### Work to be completed
Pick out the lines in the listing below that contain the word "each" and copy them.

───── Record extracts ─────

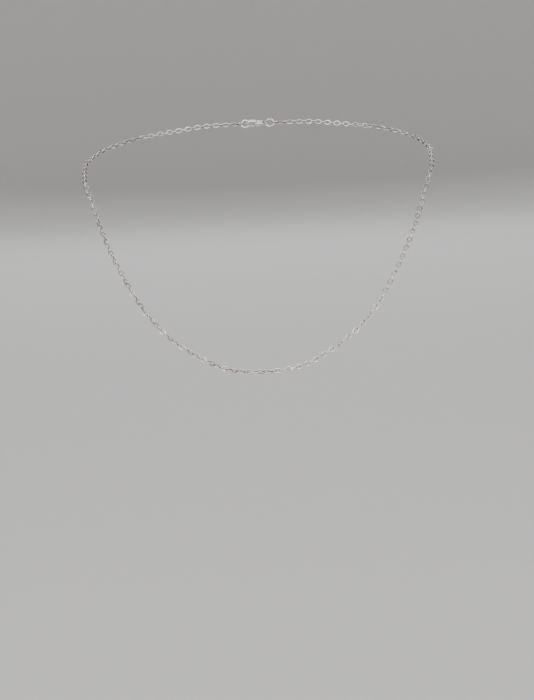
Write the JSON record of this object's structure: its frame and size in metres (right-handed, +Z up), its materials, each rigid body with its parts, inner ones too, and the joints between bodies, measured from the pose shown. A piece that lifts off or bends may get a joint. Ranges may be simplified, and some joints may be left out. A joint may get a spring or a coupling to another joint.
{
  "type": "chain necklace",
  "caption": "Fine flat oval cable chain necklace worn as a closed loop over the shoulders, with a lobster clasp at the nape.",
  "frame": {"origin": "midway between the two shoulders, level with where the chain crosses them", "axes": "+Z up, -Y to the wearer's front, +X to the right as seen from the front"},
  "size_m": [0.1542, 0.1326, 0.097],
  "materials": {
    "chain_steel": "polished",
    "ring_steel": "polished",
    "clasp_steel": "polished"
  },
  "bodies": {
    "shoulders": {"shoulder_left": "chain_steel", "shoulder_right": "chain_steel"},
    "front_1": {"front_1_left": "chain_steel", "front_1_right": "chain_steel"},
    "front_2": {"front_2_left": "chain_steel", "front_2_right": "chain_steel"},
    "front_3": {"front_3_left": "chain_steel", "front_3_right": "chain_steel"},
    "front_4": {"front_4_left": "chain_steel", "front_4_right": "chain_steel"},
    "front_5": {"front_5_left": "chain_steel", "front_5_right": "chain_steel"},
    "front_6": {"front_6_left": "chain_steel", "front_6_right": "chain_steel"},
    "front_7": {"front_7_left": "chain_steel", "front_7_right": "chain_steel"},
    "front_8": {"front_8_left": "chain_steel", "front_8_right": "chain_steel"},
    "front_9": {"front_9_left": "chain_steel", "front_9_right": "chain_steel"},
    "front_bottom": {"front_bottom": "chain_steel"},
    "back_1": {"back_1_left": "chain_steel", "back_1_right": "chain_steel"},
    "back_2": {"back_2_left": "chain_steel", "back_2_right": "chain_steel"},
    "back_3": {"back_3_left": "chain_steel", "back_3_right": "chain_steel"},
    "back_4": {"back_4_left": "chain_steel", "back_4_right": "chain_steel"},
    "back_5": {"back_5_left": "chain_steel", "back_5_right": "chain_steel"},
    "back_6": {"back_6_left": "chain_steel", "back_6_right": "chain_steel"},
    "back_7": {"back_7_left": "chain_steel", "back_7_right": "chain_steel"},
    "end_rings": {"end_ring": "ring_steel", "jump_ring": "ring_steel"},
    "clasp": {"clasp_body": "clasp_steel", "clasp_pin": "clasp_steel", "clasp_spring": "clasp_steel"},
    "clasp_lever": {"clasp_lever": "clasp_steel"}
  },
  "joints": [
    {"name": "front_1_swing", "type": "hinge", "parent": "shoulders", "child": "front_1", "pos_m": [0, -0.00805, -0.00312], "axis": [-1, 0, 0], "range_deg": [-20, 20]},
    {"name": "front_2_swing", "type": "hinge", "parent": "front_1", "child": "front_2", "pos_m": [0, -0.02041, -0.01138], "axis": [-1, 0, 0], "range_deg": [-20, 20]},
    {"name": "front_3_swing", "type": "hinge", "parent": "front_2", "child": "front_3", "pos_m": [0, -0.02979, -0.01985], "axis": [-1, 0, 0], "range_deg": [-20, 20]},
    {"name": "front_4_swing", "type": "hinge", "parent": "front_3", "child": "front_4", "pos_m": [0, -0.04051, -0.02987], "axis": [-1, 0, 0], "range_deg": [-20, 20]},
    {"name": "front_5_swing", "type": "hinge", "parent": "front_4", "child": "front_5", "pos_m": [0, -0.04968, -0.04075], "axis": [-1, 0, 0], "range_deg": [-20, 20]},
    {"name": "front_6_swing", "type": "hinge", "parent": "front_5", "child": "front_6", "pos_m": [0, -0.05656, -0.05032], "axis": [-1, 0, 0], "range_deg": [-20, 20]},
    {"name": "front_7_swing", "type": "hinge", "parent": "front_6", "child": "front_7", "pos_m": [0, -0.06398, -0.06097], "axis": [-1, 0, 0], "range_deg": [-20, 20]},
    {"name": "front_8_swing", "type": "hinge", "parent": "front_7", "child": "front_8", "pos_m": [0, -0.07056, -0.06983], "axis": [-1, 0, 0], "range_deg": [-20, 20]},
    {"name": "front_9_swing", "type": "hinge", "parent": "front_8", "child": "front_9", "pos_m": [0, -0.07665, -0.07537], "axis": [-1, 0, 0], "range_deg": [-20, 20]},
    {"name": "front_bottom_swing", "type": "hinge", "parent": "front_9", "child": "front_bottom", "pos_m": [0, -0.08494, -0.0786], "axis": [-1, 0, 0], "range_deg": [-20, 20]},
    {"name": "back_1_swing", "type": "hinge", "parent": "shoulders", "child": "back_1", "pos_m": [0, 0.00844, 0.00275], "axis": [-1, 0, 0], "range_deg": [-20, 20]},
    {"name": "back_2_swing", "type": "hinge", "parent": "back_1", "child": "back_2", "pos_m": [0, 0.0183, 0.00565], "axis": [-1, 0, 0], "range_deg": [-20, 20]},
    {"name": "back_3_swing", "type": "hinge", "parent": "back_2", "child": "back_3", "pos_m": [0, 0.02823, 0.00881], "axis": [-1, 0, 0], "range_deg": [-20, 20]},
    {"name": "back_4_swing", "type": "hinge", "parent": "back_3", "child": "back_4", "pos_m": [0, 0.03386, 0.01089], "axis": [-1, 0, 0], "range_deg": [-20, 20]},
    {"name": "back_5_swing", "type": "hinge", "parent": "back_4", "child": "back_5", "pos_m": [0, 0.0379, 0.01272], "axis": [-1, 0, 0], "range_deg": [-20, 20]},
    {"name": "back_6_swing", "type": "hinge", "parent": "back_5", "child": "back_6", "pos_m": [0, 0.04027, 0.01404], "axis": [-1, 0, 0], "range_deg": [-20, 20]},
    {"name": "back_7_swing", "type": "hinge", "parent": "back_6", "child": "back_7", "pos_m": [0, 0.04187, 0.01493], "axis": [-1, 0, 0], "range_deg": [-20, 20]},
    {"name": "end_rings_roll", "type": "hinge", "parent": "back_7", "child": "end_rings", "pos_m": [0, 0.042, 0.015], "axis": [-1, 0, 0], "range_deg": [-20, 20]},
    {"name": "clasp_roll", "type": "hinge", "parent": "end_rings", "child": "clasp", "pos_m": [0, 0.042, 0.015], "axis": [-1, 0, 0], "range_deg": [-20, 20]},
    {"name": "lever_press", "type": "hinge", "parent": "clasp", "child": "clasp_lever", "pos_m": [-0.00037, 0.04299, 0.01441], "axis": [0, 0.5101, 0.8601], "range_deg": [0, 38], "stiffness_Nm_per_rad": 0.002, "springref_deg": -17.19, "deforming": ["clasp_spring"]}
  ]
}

─────
───── Record extracts ─────

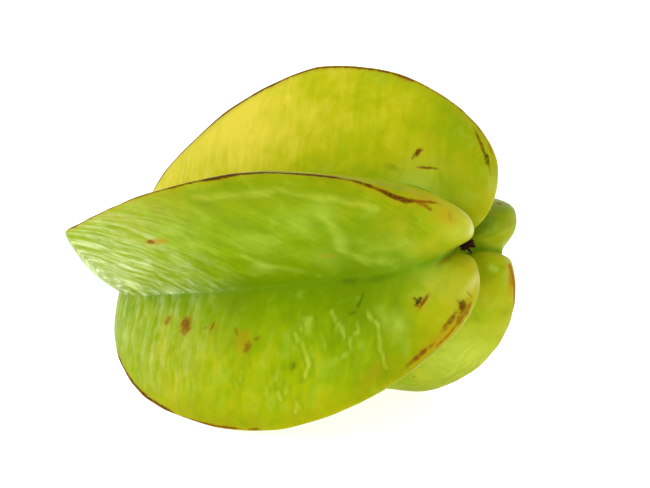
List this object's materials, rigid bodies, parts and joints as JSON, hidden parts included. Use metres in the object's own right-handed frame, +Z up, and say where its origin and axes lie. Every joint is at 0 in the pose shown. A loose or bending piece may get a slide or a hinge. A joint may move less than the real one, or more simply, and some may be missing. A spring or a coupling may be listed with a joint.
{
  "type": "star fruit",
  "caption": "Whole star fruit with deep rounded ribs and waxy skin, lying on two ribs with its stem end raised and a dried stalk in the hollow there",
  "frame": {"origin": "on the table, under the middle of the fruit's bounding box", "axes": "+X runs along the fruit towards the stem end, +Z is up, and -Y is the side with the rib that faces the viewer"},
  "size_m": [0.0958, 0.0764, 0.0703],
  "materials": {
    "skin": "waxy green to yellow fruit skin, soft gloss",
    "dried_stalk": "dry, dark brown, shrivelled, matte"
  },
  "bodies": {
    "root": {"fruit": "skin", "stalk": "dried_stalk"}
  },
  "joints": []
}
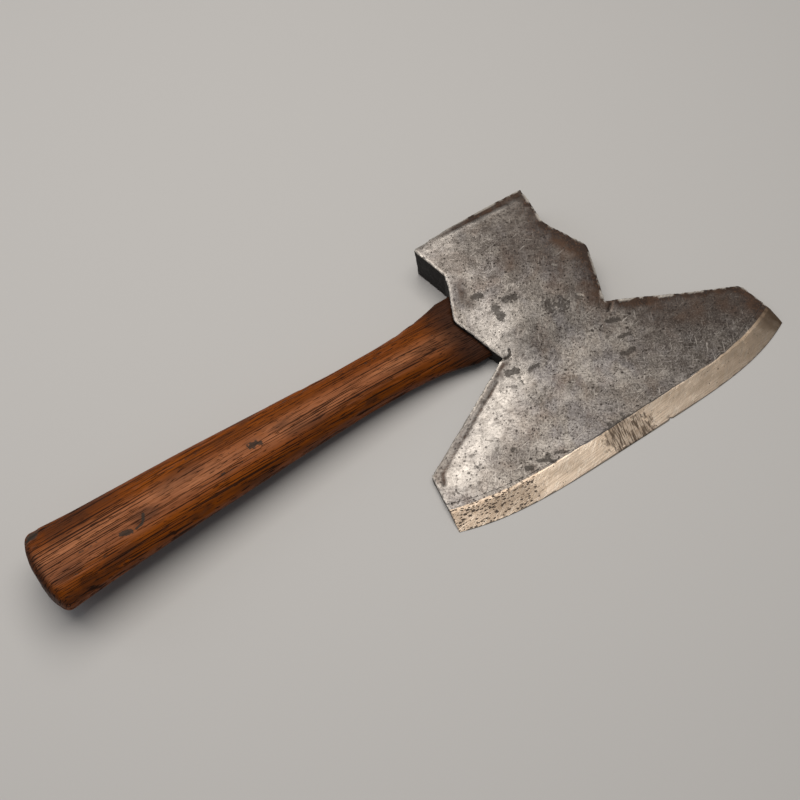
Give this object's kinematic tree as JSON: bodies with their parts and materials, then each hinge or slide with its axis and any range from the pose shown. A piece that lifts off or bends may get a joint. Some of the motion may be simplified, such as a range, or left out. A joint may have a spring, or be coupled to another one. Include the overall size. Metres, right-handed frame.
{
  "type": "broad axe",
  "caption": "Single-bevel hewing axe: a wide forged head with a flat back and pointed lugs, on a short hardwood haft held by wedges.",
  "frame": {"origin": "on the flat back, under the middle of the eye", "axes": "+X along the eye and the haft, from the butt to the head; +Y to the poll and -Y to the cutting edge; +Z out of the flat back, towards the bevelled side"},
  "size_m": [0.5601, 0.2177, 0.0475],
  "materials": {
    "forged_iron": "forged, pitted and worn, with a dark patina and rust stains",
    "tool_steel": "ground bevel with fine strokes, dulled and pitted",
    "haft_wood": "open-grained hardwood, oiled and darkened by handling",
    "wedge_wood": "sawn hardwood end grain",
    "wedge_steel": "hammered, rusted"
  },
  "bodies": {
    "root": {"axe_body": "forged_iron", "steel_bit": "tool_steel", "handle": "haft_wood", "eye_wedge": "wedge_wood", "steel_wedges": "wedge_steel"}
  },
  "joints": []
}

─────

### Task solution
Write the JSON record of this object's structure: its frame and size in metres (right-handed, +Z up), its materials, each rigid body with its parts, inner ones too, and the joints between bodies, measured from the pose shown. A piece that lifts off or bends may get a joint. Ranges may be simplified, and some joints may be left out. A joint may get a spring or a coupling to another joint.
Give this object's kinematic tree as JSON: bodies with their parts and materials, then each hinge or slide with its axis and any range from the pose shown. A piece that lifts off or bends may get a joint. Some of the motion may be simplified, such as a range, or left out. A joint may have a spring, or be coupled to another one. Include the overall size. Metres, right-handed frame.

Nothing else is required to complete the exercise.